___ Provided data ___

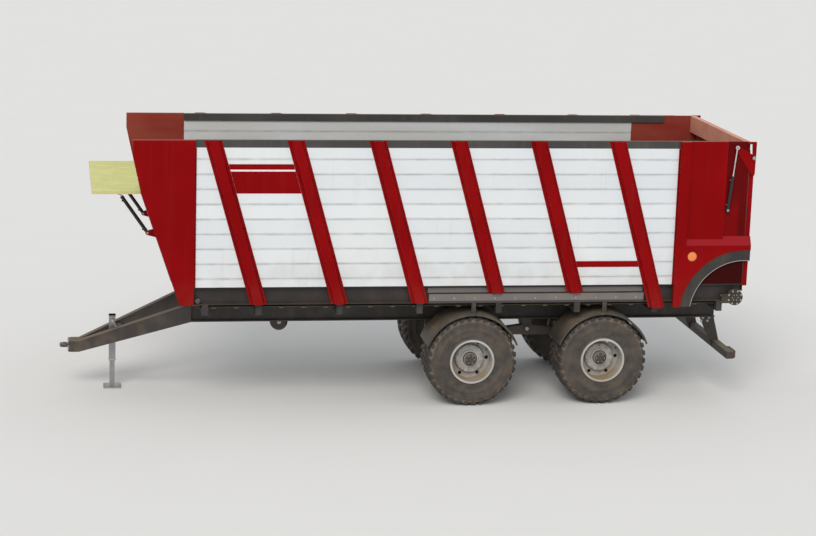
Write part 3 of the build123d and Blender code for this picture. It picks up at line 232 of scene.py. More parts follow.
class Finish(Tree):
    """A material's node tree, with short calls for what the finishes share."""

    def __init__(self, name):
        self.material = bpy.data.materials.new(name)
        super().__init__(self.material)
        self.shader = self.tree.nodes["Principled BSDF"]
        self.place = self.node("ShaderNodeTexCoord").outputs["Object"]
        self.along, self.across, self.height = self.split(self.place)
        self.normal = self.node("ShaderNodeNewGeometry").outputs["Normal"]
        self.fore, _, self.up = self.split(self.normal)
        # The distance from the wagon's middle plane
        self.aside = self.maths("ABSOLUTE", self.across)

    def split(self, vector):
        """The three parts of a vector."""
        return self.node("ShaderNodeSeparateXYZ", {0: vector}).outputs

    def noise(self, scale, detail=3.0, stretch=None):
        """Noise over the object, stretched along its axes."""
        place = self.place
        if stretch:
            place = self.node("ShaderNodeMapping", {"Vector": place, "Scale": stretch}).outputs[0]
        return self.node("ShaderNodeTexNoise", {"Vector": place, "Scale": scale, "Detail": detail}).outputs[0]

    def span(self, value, low, high, to_low=0.0, to_high=1.0):
        """A value's smooth rise from one level to another, held at both ends."""
        inputs = {0: value, 1: low, 2: high, 3: to_low, 4: to_high}
        return self.node("ShaderNodeMapRange", inputs, interpolation_type="SMOOTHSTEP").outputs[0]

    def band(self, value, rise, fall):
        """1 where a value is between its rise and its fall, each a pair of levels."""
        return self.times(self.span(value, *rise), self.span(value, *fall))

    def times(self, *values):
        """The product of several values."""
        return self.maths("MULTIPLY", *values)

    def plus(self, *values):
        """The sum of several values."""
        return self.maths("ADD", *values)

    def either(self, first, second):
        """The larger of two values."""
        return self.maths("MAXIMUM", first, second)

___

Exactly as written, please reproduce the lines from the first line of the data to the line containing "node tree, with", inclusive, and nothing else.

_Problem solution_
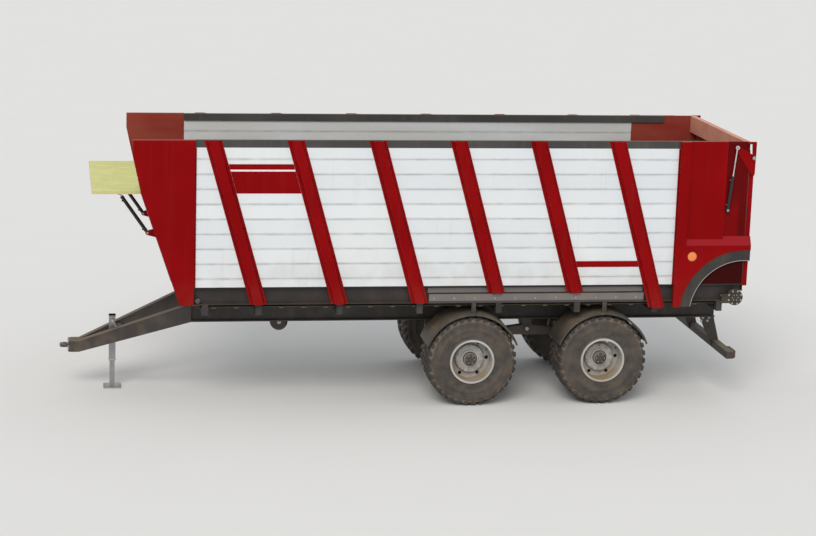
Write part 3 of the build123d and Blender code for this picture. It picks up at line 232 of scene.py. More parts follow.
class Finish(Tree):
    """A material's node tree, with short calls for what the finishes share."""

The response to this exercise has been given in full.